Salt River Project holds most of the water rights in the Verde River based on the legal principle that it first used the water, dating back to 1869. The Verde contributes about 40 percent of the total surface water SRP delivers to the Phoenix area, although this percentage varies year to year due in part to impacts from groundwater pumping.
Sarah Porter, director of Arizona State University's Kyl Center for Water Policy at Morrison Institute, said Arizona’s current water system is riddled with uncertainty. For the past 45 years, a huge lawsuit has remained unresolved as to how to allocate water rights on Arizona’s rivers and watersheds.
There are currently two bodies of state water laws, one for groundwater that says wells can be sunk as long as the water is being used beneficially and not wasted, and one for surface water that says parties that first used the water have rights over subsequent diverters.

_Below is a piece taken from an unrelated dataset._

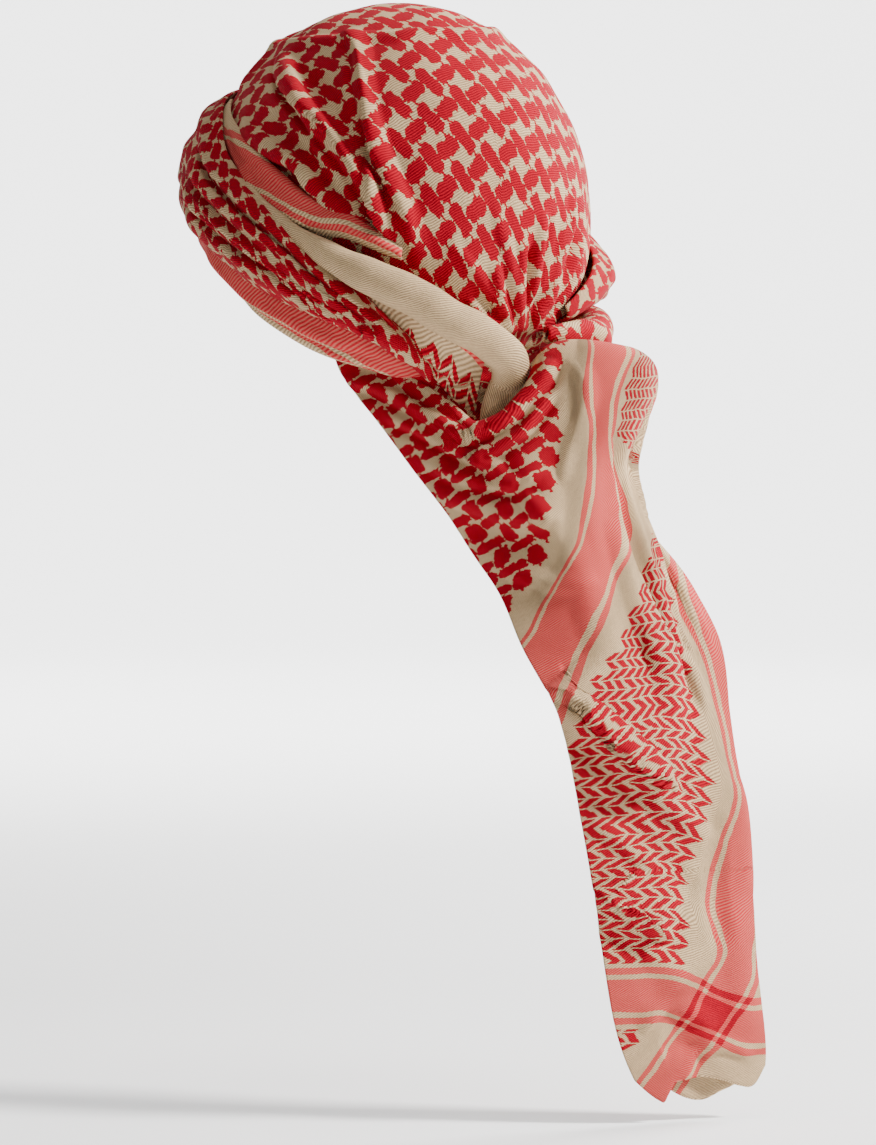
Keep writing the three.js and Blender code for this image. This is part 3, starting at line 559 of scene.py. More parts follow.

Complications arise when groundwater wells pump or impact surface flows that a user has prior right to, an inevitability given research findings about the connectivity of all water. Porter said the current uncertainty is not good for anyone involved. Well drillers don’t know whether they’ll have certainty over their water; senior rights owners don’t know whether they’ll have adequate water supply to meet their demand.
“In the end, we really won’t solve the problem until we start thinking of groundwater and surface water as connected,” Porter said. “Whether we get to it through a big legal battle or we get to it through thoughtful legislation, it depends.”